Trump also said he would take it further than a phone call, predicting he would meet with Putin “very soon” after his inauguration.

Putin has also appeared receptive to reopening the lines of communication with the White House, applauding Trump’s willingness to “restore direct contacts with Russia” earlier this week.

At times, Trump has been criticized for having what some describe as an overly cozy relationship with Putin.

In February 2022, Trump praised Putin’s strategy in Ukraine, calling the invasion “brilliant” and “savvy” during a radio interview.

At a summit with Putin held in Helsinki in 2018, Trump drew bipartisan criticism for saying he “didn’t see any reason to believe” that Russia interfered in the 2016 election, contrary to the results of the U.S. intelligence community.

Putin has also spoken highly of Trump, endorsing his baseless claims that the 2020 election was stolen from him and agreeing with Trump’s statements that the war in Ukraine would never have happened if he was still in office.

Russian President Vladimir Putin speaks during his visit to Lomonosov Moscow State University in Moscow, January 24, 2025.

Ramil Sitdikov, Pool via Sputnik via Reuters

Pressure tactics

Trump’s record of warm relations with Putin stands in stark contrast to his recent threats against Russia.

“Strike now and STOP this ridiculous war! IT’S ONLY GOING TO GET WORSE. If we don’t make a ‘deal’, and soon, I have no choice but to put high levels of taxes, tariffs and sanctions on whatever is sold by Russia to the United States and various other participating countries,” Trump wrote on Truth Social earlier this week.

In the wake of the war in Ukraine, trade between the US and Russia plummeted to the lowest levels since the fall of the Soviet Union – rendering Trump’s threat of tariffs largely toothless.

But during a virtual appearance at the World Economic Forum in Davos, Switzerland, the president upped the ante, saying he would ask the OPEC cartel to “lower the cost of oil.”

“It will end the war. You can end the war,” he said.

The Biden administration, along with other governments in the G7, introduced a price cap of US$60 per barrel of Russian oil exports sent by sea in 2022 – a gamble to eat into Moscow’s profits while avoiding an energy crisis.

Moscow has been able to make a small profit on its reduced exports, but if OPEC were to increase production of oil, thereby reducing the cost of gas from other exporters, the Kremlin could lose its customers.

“If Trump can persuade OPEC to boost production at the expense of Russian output – a deal his predecessor was never able to strike – he could secure leverage over Moscow, maintain low world energy prices and retain US oil and gas companies and their customers happy,” said Joseph Webster, a senior fellow at the Atlantic Council’s Global Energy Center.

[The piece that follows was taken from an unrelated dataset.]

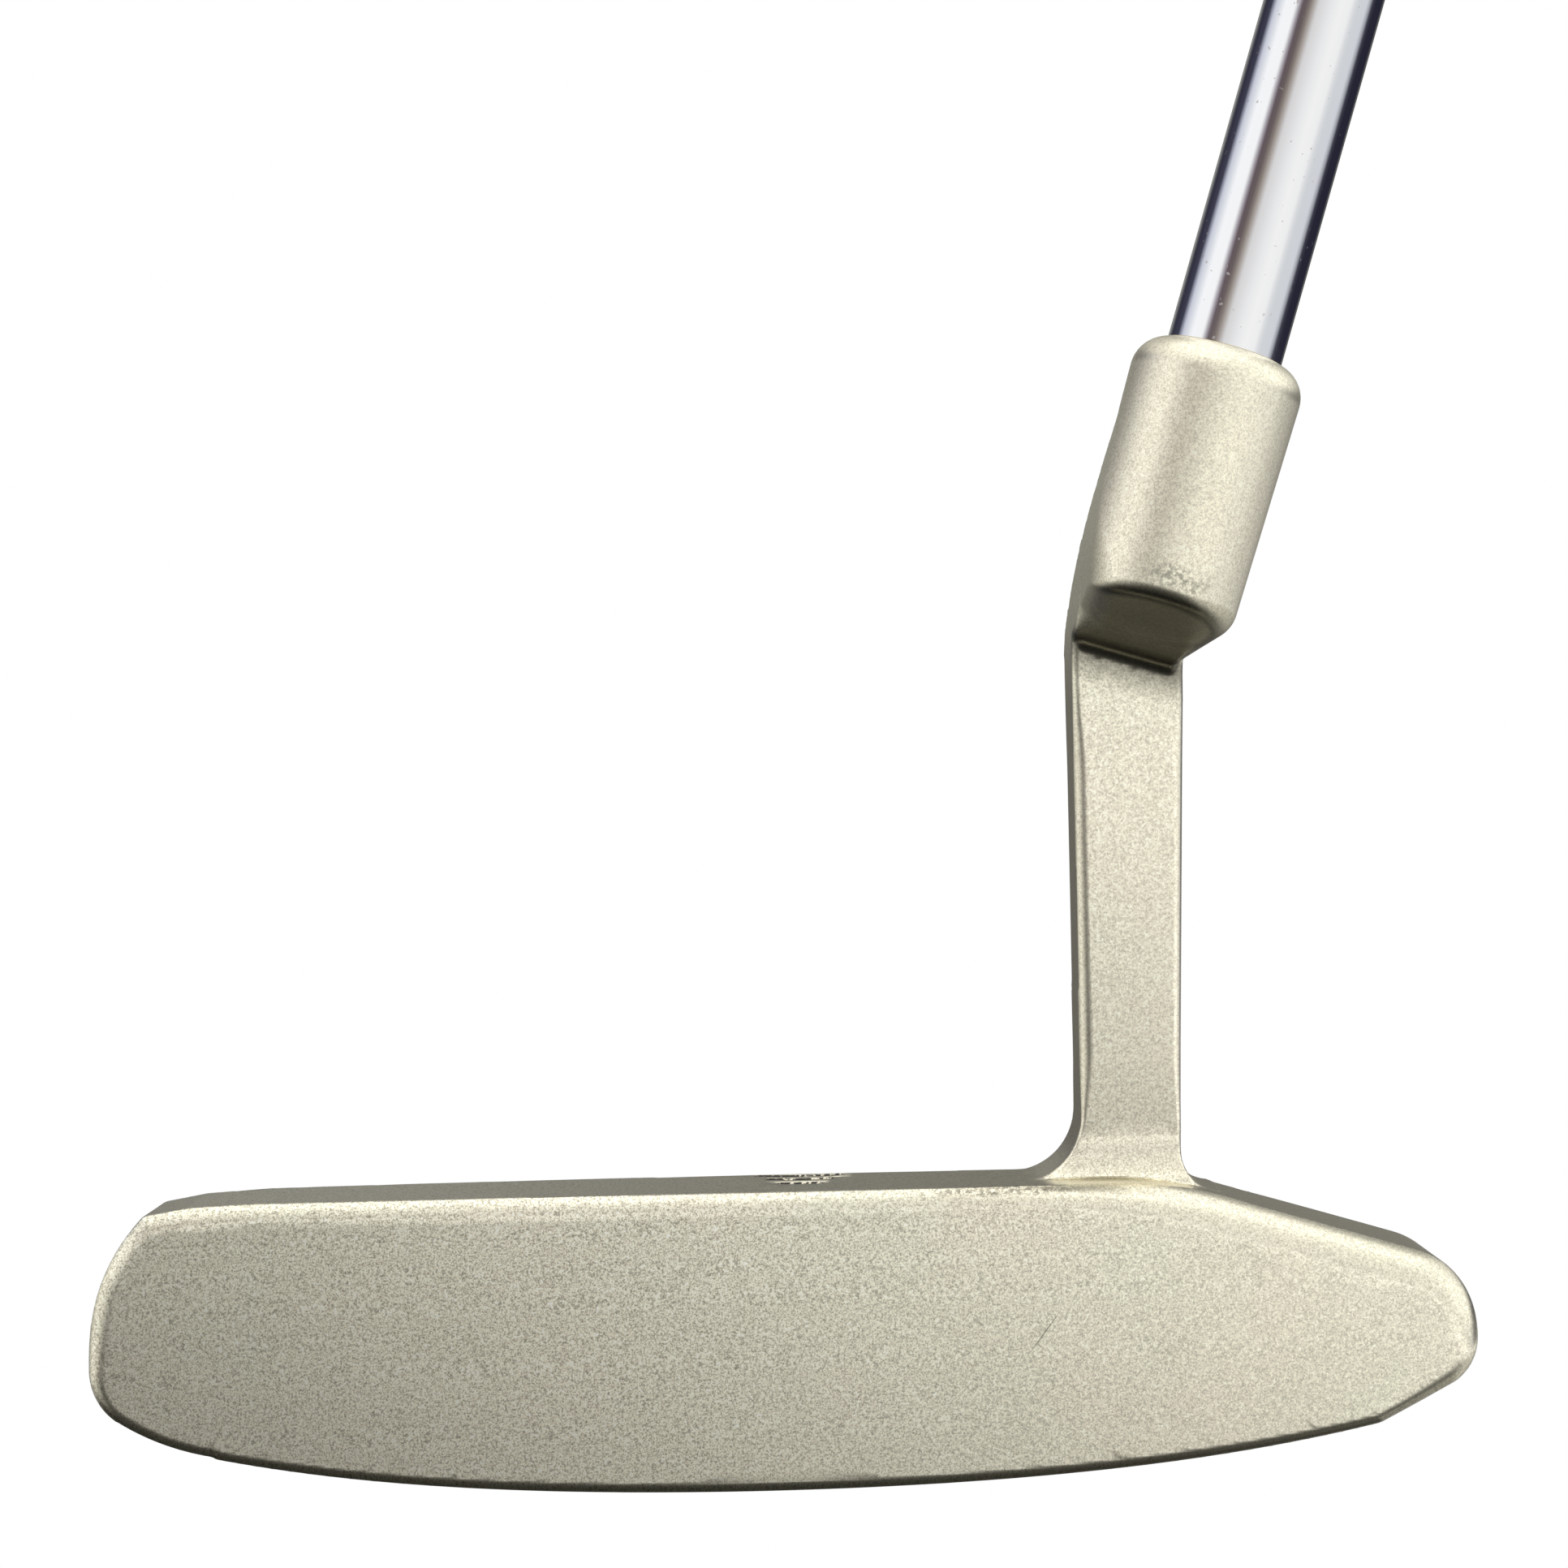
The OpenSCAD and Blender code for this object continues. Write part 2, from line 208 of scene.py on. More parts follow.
def rounded_or(a, b, r):
    """Two solids joined, with a fillet of radius r between them."""
    return np.maximum(r, np.minimum(a, b)) - np.hypot(np.maximum(r - a, 0), np.maximum(r - b, 0))


def eased_and(a, b, k):
    """Common part of two solids with an edge eased by k, the same at every distance."""
    return 0.5 * (a + b + np.sqrt((a - b) ** 2 + k * k))


def polygon_distance(points, x, y):
    """Signed distance from each (x, y) to a polygon, negative inside."""
    far = 1e9
    nearest = np.full(np.broadcast(x, y).shape, far, np.float32)
    inside = np.zeros(nearest.shape, bool)
    for (ax, ay), (bx, by) in zip(points, points[1:] + points[:1]):
        ex, ey = bx - ax, by - ay
        if ex == 0 and ey == 0:
            continue
        t = np.clip(((x - ax) * ex + (y - ay) * ey) / (ex * ex + ey * ey), 0, 1)
        nearest = np.minimum(nearest, np.hypot(x - ax - t * ex, y - ay - t * ey))
        if ey != 0:
            crosses = ((ay > y) != (by > y)) & (x < ax + (y - ay) * ex / ey)
            inside ^= crosses
    return np.where(inside, -nearest, nearest)


def sole_z(x):
    """Height of the sole, which bows up and steepens towards both ends."""
    d = x - SOLE_MID_X
    return d * d / (2 * SOLE_R) * (1 + (d / np.where(d < 0, SOLE_TOE_K, SOLE_HEEL_K)) ** 2)


def blade_outline():
    """Outline of the blade in x and z."""
    sole = [(x, float(sole_z(x))) for x in np.linspace(SOLE_HEEL_X, SOLE_TOE_X, 60)]
    bend_z = TOP_LINE_H - TOP_FALL - TOP_BEND_R
    return (sole + arc(*TOE_SOLE, 259.8, 237.7, 12) + arc(*TOE_LOW, 236, 180, 18)
            + arc(*TOE_SIDE, 180, 135, 24)
            + [(TOE_CORNER_X, TOP_LINE_H - TOE_CORNER_DROP), (TOP_TOE_X, TOP_LINE_H)]
            + arc(TOP_BEND_X, bend_z, TOP_BEND_R, 90, TOP_BEND_END, 14)
            + arc(*HEEL_HIGH, TOP_BEND_END, 0, 18) + arc(*HEEL_LOW, 0, -60, 14))


def toe_side_curve():
    """The toe side of the neck in x and z, bending over to the hosel's lean."""
    lean = math.degrees(LEAN)
    curve = arc(NECK_TOP_X + BEND_R, BEND_Z, BEND_R, 180, 180 - lean, 16)
    x, z = curve[-1]
    return curve + [(x + TOE_SIDE_TOP_SLOPE * (SIDES_TOP_Z - z), SIDES_TOP_Z)]


def toe_side_region():
    """Everything on the heel side of the neck's toe side."""
    far_x, low_z = 90, 20
    return [(NECK_FOOT_X, low_z)] + toe_side_curve() + [(far_x, SIDES_TOP_Z), (far_x, low_z)]


def neck_front_outline():
    """Outline of the neck in x and z."""
    heel = arc(NECK_TOP_X + NECK_TOP_W + HEEL_BEND_R, HEEL_BEND_Z, HEEL_BEND_R,
               180, 180 - math.degrees(LEAN), 8)
    x, z = heel[-1]
    toe_x, heel_x = NECK_FOOT_X - FLARE_TOE, NECK_FOOT_X + NECK_FOOT_W + FLARE_HEEL
    return ([(toe_x - 2, NECK_FOOT_Z), (toe_x - 2, FLARE_Z)]
            + arc(toe_x, FLARE_Z + FLARE_TOE, FLARE_TOE, 270, 360, 20)
            + toe_side_curve() + [(x + (SIDES_TOP_Z - z) * math.tan(LEAN), SIDES_TOP_Z)] + heel[::-1]
            + arc(heel_x, FLARE_Z - HEEL_DECK_FALL + FLARE_HEEL, FLARE_HEEL, 180, 270, 14)
            + [(heel_x, NECK_FOOT_Z)])


def neck_side_outline():
    """Outline of the neck in y and z, with its foot's sweep and the slope of the bridge's back."""
    back_y, back_z, front_z = NECK_Y + NECK_T, 67, 77.56
    return ([(back_y, NECK_FOOT_Z), (back_y, back_z), SLOPE_LOW, (NECK_Y, front_z)]
            + arc(NECK_Y - FLARE_FRONT, FLARE_Z + FLARE_FRONT * math.sin(SWEEP), FLARE_FRONT,
                  0, -math.degrees(SWEEP), 16)
            + [(NECK_Y - FLARE_FRONT * (1 - math.cos(SWEEP)), NECK_FOOT_Z)])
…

The Kremlin, for its part, has reacted coolly to Trump’s threats.

“We don’t see any particular new elements here,” spokesman Dmitry Peskov said Thursday.

President Donald Trump signs documents as he issues orders and pardons to defendants Jan. 6 in the Oval Office of the White House on Inauguration Day in Washington, Jan. 20, 2025.

Carlos Barria/Reuters

Other questions, other countries

Beyond Ukraine, both Trump and Putin have signaled their intention to resume talks on nuclear arms control.

Russia and the United States control 88% of the world’s nuclear warheads, but through the war in Ukraine, both countries have suspended their participation in the last major arms control treaty between the two powers, which is due to expire in 2026.

“Negotiating a new nuclear arms control agreement with the Kremlin would be difficult, and a new comprehensive framework agreement could require sustained negotiations over many months, if not years, to achieve,” said Daryl Kimball, executive director of the Arms Control Association. .

During Trump’s first term in office, he aimed but failed to forge a three-way non-proliferation agreement between the US, Russia and China — a perspective Trump has revisited during the early days of his second term.

When it comes to ending the war in Ukraine, Trump has also said he intends to bring China — Russia’s most powerful ally — into the fold, saying Beijing has “a great deal of power over the situation.”

What is not clear is how — or whether — Trump plans to include Ukraine in the negotiations.

In an interview with Fox News that aired Thursday, Trump criticized Ukrainian President Volodymyr Zelenskyy — saying “he’s not an angel” and that he “shouldn’t have allowed” the war with Russia to happen.

On Friday, Andriy Yermak, the head of the office of the President of Ukraine, wrote on social media that Putin “is trying to push the idea of ​​negotiations with the United States.”

“But he has one condition: he wants to decide the fate of Europe – without Europe. And he seeks to talk about Ukraine – without Ukraine,” said Yermak, “This will not happen.